Exercise brief: Repeat exactly, and only, the lines below starting at the line that contains "base_tray();" and ending at the line that contains "obj.matrix_world = Matrix.Identity(4)", inclusive of both.
* START Excerpted data *
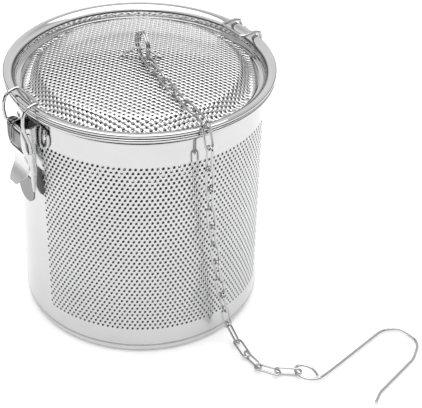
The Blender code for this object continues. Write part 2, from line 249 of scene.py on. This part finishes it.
def turned_corner(before, corner, after, radius, count):
    """The points that take the place of a corner, of any dimension, when it is turned."""
    corner = Vector(corner)
    back = Vector(before) - corner
    ahead = Vector(after) - corner
    most = CORNER_SHARE * min(back.length, ahead.length)
    reach = min(radius / math.tan(back.angle(ahead) / 2), most)
    first = corner + back.normalized() * reach
    last = corner + ahead.normalized() * reach
    steps = [i / count for i in range(count + 1)]
    return [first * (1 - t) ** 2 + corner * 2 * t * (1 - t) + last * t**2 for t in steps]


def rounded(points, radius, count=9):
    """A route through the points with each inner corner turned."""
    route = [Vector(points[0])]
    for before, corner, after in zip(points, points[1:], points[2:]):
        route += turned_corner(before, corner, after, radius, count)
    route.append(Vector(points[-1]))
    return route


def rounded_outline(points, radius, count=8):
    """A closed outline with every corner turned."""
    outline = []
    for i, corner in enumerate(points):
        after = points[(i + 1) % len(points)]
        outline += [tuple(p) for p in turned_corner(points[i - 1], corner, after, radius, count)]
    return outline


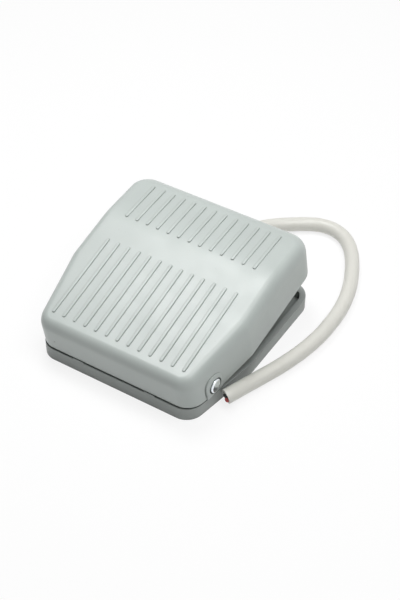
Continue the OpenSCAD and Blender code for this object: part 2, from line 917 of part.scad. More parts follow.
module cord_relief() {
    inner_d = cord_d + 0.02;
    tip_d = cord_d + 1.6;
    neck_d = relief_d - 2 * relief_groove - 0.02;
    start_y = rear_y - rear_rim_t;
    color("#9a978c")
        translate([0, start_y, cord_z])
            rotate([-90, 0, 0])
                difference() {
                    union() {
                        translate([0, 0, -relief_tail])
                            cylinder(d = neck_d, h = rear_rim_t + relief_tail + 1);
                        cylinder(d = relief_d - 0.02, h = relief_flange);
                        translate([0, 0, rear_rim_t])
                            cylinder(d1 = relief_d, d2 = tip_d, h = relief_l);
                    }
                    translate([0, 0, -relief_tail - 1])
                        cylinder(d = inner_d, h = relief_l + far);
                }
}

module cord_clamp() {
    length = clamp_pitch + clamp_post_d;
    color("#4a4f50")
        difference() {
            translate([-length / 2, clamp_y - clamp_l / 2, cord_z])
                cube([length, clamp_l, cord_d / 2 + clamp_t]);
            translate([0, clamp_y - clamp_l, cord_z])
                rotate([-90, 0, 0])
                    cylinder(d = cord_d + 2 * clamp_play, h = 2 * clamp_l);
            for (side = [-1, 1])
                translate([side * clamp_pitch / 2, clamp_y, 0])
                    cylinder(d = screw_d, h = far);
        }
}

module clamp_screws() {
    top = cord_z + cord_d / 2 + clamp_t;
    color("#b8bdc2")
        for (side = [-1, 1])
            translate([side * clamp_pitch / 2, clamp_y, 0]) {
                translate([0, 0, floor_t + 0.6])
                    cylinder(d = screw_d - 0.5, h = top - floor_t - 0.6);
                difference() {
                    translate([0, 0, top])
                        cylinder(d = head_d, h = head_t);
                    translate([-head_d / 2, -0.4, top + head_t / 2])
                        cube([head_d, 0.8, head_t]);
                }
            }
}

module cord() {
    color("#c9c6bc")
        tube(cord_line, cord_d, cord_sides);
}

// The three cores, where the cord is cut off
module cord_core_ends() {
    stub = 0.8;
    last = len(cord_line) - 1;
    end = cord_line[last];
    ahead = heading(cord_line, last);
    turn = atan2(ahead[1], ahead[0]);
    tip_up = asin(ahead[2]);
    color("#7a3030")
        translate(end + 0.02 * ahead)
            rotate([0, 90 - tip_up, turn])
                for (k = [0:2])
                    rotate([0, 0, 120 * k + 30])
                        translate([core_d * 0.62, 0, 0])
                            cylinder(d = core_d, h = stub, $fn = 24);
}

module lead_black() {
    color("#1d1d1f")
        tube(lead_route(-1, -core_x, core_z, nc_exit_z + tab_t / 2), core_d, lead_sides);
}

module lead_red() {
    color("#b5322c")
        tube(lead_route(1, core_x, core_z, com_z + tab_t / 2), core_d, lead_sides);
}

module lead_white() {
    color("#e6e4dc")
        tube(lead_route(1, core_x / 2, low_core_z, no_z + tab_t / 2), core_d, lead_sides);
}

base_tray();
pedal_cover();
pivot_shaft();
shaft_clips();
switch_case();
switch_lid();
switch_plunger();
contact_blade();
moving_contact();
terminal_nc();
terminal_com();
terminal_no();
fixed_contacts();
switch_screws();
switch_nuts();
tab_connectors();
return_spring();
cord_relief();
cord_clamp();
clamp_screws();
cord();
cord_core_ends();
lead_black();
lead_red();
lead_white();
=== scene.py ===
import json
import math

import bmesh
import bpy
import numpy as np
from mathutils import Matrix, Vector

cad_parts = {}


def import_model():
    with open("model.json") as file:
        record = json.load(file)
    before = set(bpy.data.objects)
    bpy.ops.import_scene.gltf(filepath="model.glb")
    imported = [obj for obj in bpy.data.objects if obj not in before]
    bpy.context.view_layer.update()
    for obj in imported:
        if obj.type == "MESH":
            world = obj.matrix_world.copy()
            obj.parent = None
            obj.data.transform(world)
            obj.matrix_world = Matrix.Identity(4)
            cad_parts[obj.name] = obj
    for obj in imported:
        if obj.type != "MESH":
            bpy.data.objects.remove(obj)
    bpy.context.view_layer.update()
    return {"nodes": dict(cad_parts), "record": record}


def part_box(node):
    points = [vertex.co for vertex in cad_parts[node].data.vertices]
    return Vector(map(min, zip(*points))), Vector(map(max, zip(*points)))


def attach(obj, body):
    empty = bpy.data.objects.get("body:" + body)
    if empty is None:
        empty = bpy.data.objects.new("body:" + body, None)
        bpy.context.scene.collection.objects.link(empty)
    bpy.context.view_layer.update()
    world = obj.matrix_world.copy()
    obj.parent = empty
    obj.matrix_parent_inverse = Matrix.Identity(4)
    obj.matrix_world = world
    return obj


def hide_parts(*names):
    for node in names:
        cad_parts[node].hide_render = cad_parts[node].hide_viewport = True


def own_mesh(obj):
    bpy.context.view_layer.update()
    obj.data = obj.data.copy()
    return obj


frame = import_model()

# Sizes in millimetres, in the part's own frame: +Z up, +Y to the cord end, +X along the shaft.
MM = 0.001
TRAY_L, TRAY_W, FRONT_W = 85.6, 82.5, 70.6
TAPER_L = 34.5
RIM_H = 5.7
FRONT_R, REAR_R, KINK_R = 7.5, 9.0, 9.0
FRONT_Y, REAR_Y = -TRAY_L / 2, TRAY_L / 2
HALF_FRONT, HALF_REAR = FRONT_W / 2, TRAY_W / 2
TAPER = math.atan((HALF_REAR - HALF_FRONT) / TAPER_L)

# Pedal cover, drawn with the pedal down and then turned to rest
RIDGE_Z, RIDGE_Y, RIDGE_BLEND = 27.6, 15.5, 4.0
FRONT_SLOPE, REAR_SLOPE = math.radians(3.7), math.radians(6.5)
WALL_T, TOP_T, INNER_R = 2.2, 2.4, 4.3
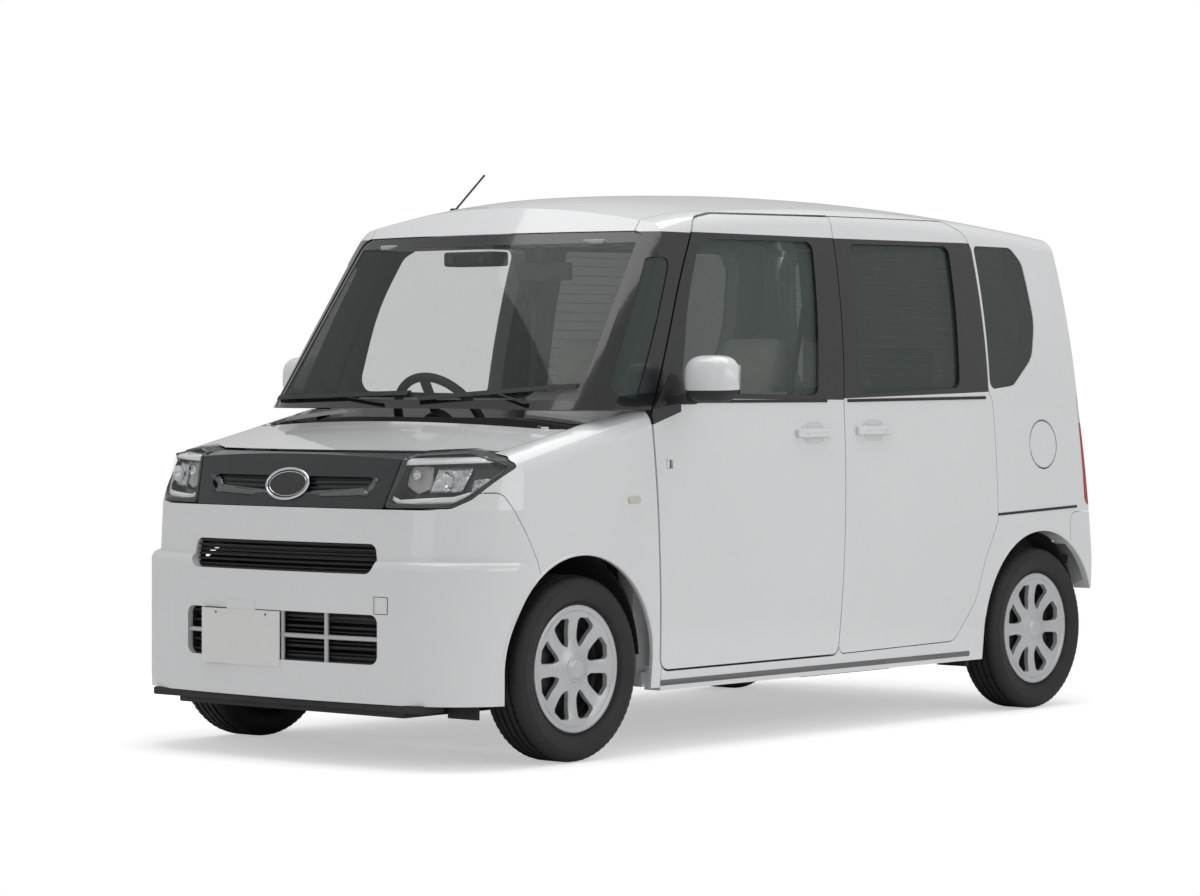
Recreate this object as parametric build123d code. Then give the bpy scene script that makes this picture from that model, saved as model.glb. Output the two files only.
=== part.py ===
from build123d import *
import os
from math import acos, asin, cos, hypot, pi, sin, sqrt

os.makedirs("parts", exist_ok=True)

# A very small tall wagon with five doors: hinged front doors, sliding rear doors and a tailgate.
# Millimetres. +X forward, +Y to the car's left, +Z up, origin on the ground at the middle.

# Overall size
LENGTH = 3395.0
WIDTH = 1475.0
HEIGHT = 1755.0
WHEELBASE = 2460.0
FRONT_OVERHANG = 556.0
TRACK = 1290.0
GROUND_CLEARANCE = 150.0

HALF = WIDTH / 2
NOSE_X = LENGTH / 2
TAIL_X = -LENGTH / 2
FRONT_AXLE_X = NOSE_X - FRONT_OVERHANG
REAR_AXLE_X = FRONT_AXLE_X - WHEELBASE
WHEEL_Y = TRACK / 2

# Wheels and tyres
TYRE_WIDTH = 155.0
TYRE_RADIUS = 278.5
RIM_RADIUS = 190.0
RIM_WIDTH = 128.0
SPOKES = 8
HUB_RADIUS = 60.0
ARCH_RADIUS = 338.0
WELL_RADIUS = 352.0
WELL_WALL_Y = 395.0

# Clearances and walls
SHUT_GAP = 6.5
HINGE_GAP = 8.0
SEAM = 3.0
SEAT_GAP = 0.3
WALL = 62.0
SKIN = 8.0
FRAME_DEPTH = 28.0
PANEL = 12.0
GLASS_DEPTH = 10.0
GLASS = 4.5
PIN_PLAY = 0.1

# Side section: sill, widest line, belt line, middle of the glass and the roof rail
SILL_Z = 190.0
SILL_Y = HALF - 24.0
BULGE_Z = 610.0
BULGE_Y = HALF - 4.0
BELT_Z = 1042.0
BELT_Y = HALF - 24.0
MID_GLASS_Z = 1340.0
MID_GLASS_Y = HALF - 50.0
RAIL_Z = 1640.0
RAIL_Y = HALF - 109.0
RAIL_RADIUS = 70.0
ROOF_CROWN = 2800.0

# Side profile of the roof, as heights at the windscreen header, the top and the tail
ROOF_FRONT = (400.0, HEIGHT - 28.5)
ROOF_TOP = (-391.0, HEIGHT)
ROOF_TAIL = (-1560.0, HEIGHT - 61.0)
HEADER_CURVE = 1900.0
RAIL_BOTTOM_Z = 1608.0
RAIL_DEPTH = 50.0

# Windscreen: base on the centre line, slope, plan curve and corner
SCREEN_BASE_X = 1169.0
SCREEN_SLOPE = 0.73
SCREEN_CURVE = 2200.0
SCREEN_CORNER = 260.0

# Tail: face at the bumper's top, lean, plan curve and corner
TAIL_BASE_Z = 640.0
TAIL_BASE_X = TAIL_X + 16.0
TAIL_LEAN = 0.12
TAIL_CURVE = 4500.0

# Nose: bonnet slope and crown, face planes and plan corners
BONNET_SLOPE = 0.225
BONNET_CROWN = 5000.0
SHOULDER_RADIUS = 75.0
BONNET_AT_COWL = (1045.0, 1046.0)
GRILLE_TOP_Z = 921.0
GRILLE_BOTTOM_Z = 757.0
NOSE_UPPER_X = NOSE_X - 22.0
NOSE_UPPER_LEAN = 0.35
NOSE_LOWER_LEAN = 0.06
NOSE_CURVE = 3800.0
NOSE_CORNER = 330.0
BUMPER_TOP_Z = 610.0
BUMPER_CORNER = 285.0
BUMPER_SETBACK = 2.5

# Floor, sills and firewall
FLOOR_Z = 210.0
FLOOR_DEPTH = 40.0
FLOOR_HALF = 640.0
SILL_INNER_Y = 582.0
SILL_TOP_Z = FLOOR_Z + FLOOR_DEPTH - 5
LINER = 8.0
FIREWALL_X = 985.0
FIREWALL_DEPTH = 25.0
REAR_FLOOR_Z = 520.0

# Front door edges, as (x, z, corner radius)
FRONT_DOOR = [
    (760, 254, 40), (778, 588, 400), (796, 1040, 25), (700, 1256, 1500), (616, 1436, 1500),
    (483, 1640, 90), (374, 1658, 60), (-228, 1668, 6), (-186, 1076, 3000), (-146, 254, 30),
]
FRONT_WINDOW = [
    (656, 1100, 45), (589, 1375, 900), (502, 1540, 60), (425, 1578, 60), (-106, 1584, 30), (-48, 1088, 30),
]
SLIDING_DOOR = [
    (-150, 254, 30), (-190, 1076, 3000), (-232, 1670, 6), (-893, 1676, 60), (-980, 1640, 60),
    (-1012, 1590, 60), (-1018, 1104, 40), (-1042, 1060, 40), (-1047, 660, 60), (-968, 525, 200),
    (-920, 391, 200), (-802, 262, 60),
]
SLIDING_WINDOW = [(-274, 1092, 30), (-306, 1583, 30), (-877, 1591, 30), (-848, 1113, 30)]
REAR_QUARTER_WINDOW = [
    (-1030, 1106, 30), (-1176, 1120, 60), (-1300, 1215, 90), (-1335, 1340, 200), (-1310, 1545, 60),
    (-1254, 1597, 50), (-1028, 1597, 20),
]
FRONT_QUARTER_WINDOW = [(985, 1088, 30), (724, 1514, 20), (642, 1514, 20), (869, 1078, 20)]

# Front door hinge
HINGE_X = 728.0
HINGE_Y = HALF - 21.5
HINGE_HEIGHTS = (400.0, 880.0)
HINGE_PIN = 5.0
HINGE_RING = 9.0
HINGE_TALL = 24.0
DOOR_STEP = 12.0
FRONT_HANDLE = (-11.0, 968.0)
SLIDING_HANDLE = (-336.0, 974.0)
SLIDE_STEP = 10.0

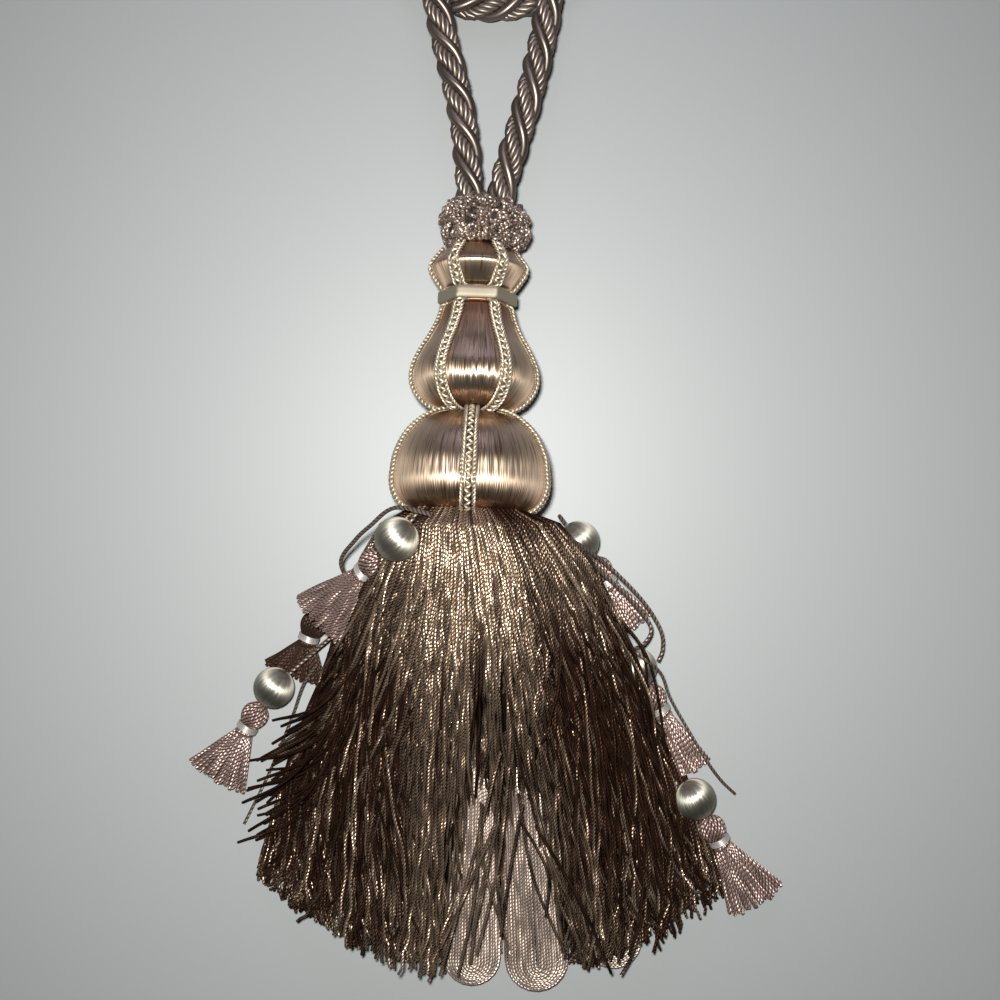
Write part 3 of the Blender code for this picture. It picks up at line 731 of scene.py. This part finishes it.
class TASSEL_OT_rope(bpy.types.Operator):
    """Twisted rope: two smooth strands and two bundles of fine cords"""
    bl_idname = "tassel.rope"
    bl_label = "Rope"

    def execute(self, context):
        settings = context.scene.tassel_rope
        route = smooth_route(np.array(ROPE_ROUTE) * MM, 1.4 * MM)
        run, frames = run_along(route), carried_frames(route)
        turns, half = run / settings.lay, settings.diameter / 2
        smooth = [self.wound(route, frames, half - settings.thick_radius, turns, start)
                  for start in (0.0, math.pi)]
        fine = []
        for start in (0.5 * math.pi, 1.5 * math.pi):
            middle = self.wound(route, frames, half - settings.fine_reach, turns, start)
            bundle = carried_frames(middle)
            fine += [self.wound(middle, bundle, settings.fine_reach - settings.fine_radius,
                                -run / settings.fine_lay, math.pi * k / 2) for k in range(4)]
        rope = self.strands("smooth", smooth, settings.thick_radius, settings.tone, 0.40,
                            9 * MM, 12)
        cords = self.strands("fine", fine, settings.fine_radius, settings.fine_tone, 0.46,
                             5 * MM, 7)
        # Painted shade: a very dark core shows between the strands.
        inside = painted_shade_core("rope_inside", darker(settings.tone, 0.06))
        core = yarn_piece("rope_core", [route], 2.6 * MM, inside, sides=8)
        ride(rope, "rope", slot="rope_yarn")
        ride(cords, slot="rope_yarn")
        ride(core, slot="rope_yarn")
        return {"FINISHED"}

    def wound(self, line, frames, radius, turns, start):
        """A line that winds round another at a radius, counted in turns from an angle."""
        return line + spokes(*frames, start + 2 * math.pi * turns) * radius

    def strands(self, kind, lines, radius, tone, roughness, twist, sides):
        look = yarn_material("rope_" + kind, darker(tone, 0.8), tone, metallic=0.92,
                             roughness=roughness, depth=0.01 * MM, spread=0.45,
                             lean=math.pi / 2, ragged=0.1)
        return yarn_piece(f"rope_{kind}_strands", lines, radius, look, twist=twist, sides=sides)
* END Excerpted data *
Final answer:
base_tray();
pedal_cover();
pivot_shaft();
shaft_clips();
switch_case();
switch_lid();
switch_plunger();
contact_blade();
moving_contact();
terminal_nc();
terminal_com();
terminal_no();
fixed_contacts();
switch_screws();
switch_nuts();
tab_connectors();
return_spring();
cord_relief();
cord_clamp();
clamp_screws();
cord();
cord_core_ends();
lead_black();
lead_red();
lead_white();
=== scene.py ===
import json
import math

import bmesh
import bpy
import numpy as np
from mathutils import Matrix, Vector

cad_parts = {}


def import_model():
    with open("model.json") as file:
        record = json.load(file)
    before = set(bpy.data.objects)
    bpy.ops.import_scene.gltf(filepath="model.glb")
    imported = [obj for obj in bpy.data.objects if obj not in before]
    bpy.context.view_layer.update()
    for obj in imported:
        if obj.type == "MESH":
            world = obj.matrix_world.copy()
            obj.parent = None
            obj.data.transform(world)
            obj.matrix_world = Matrix.Identity(4)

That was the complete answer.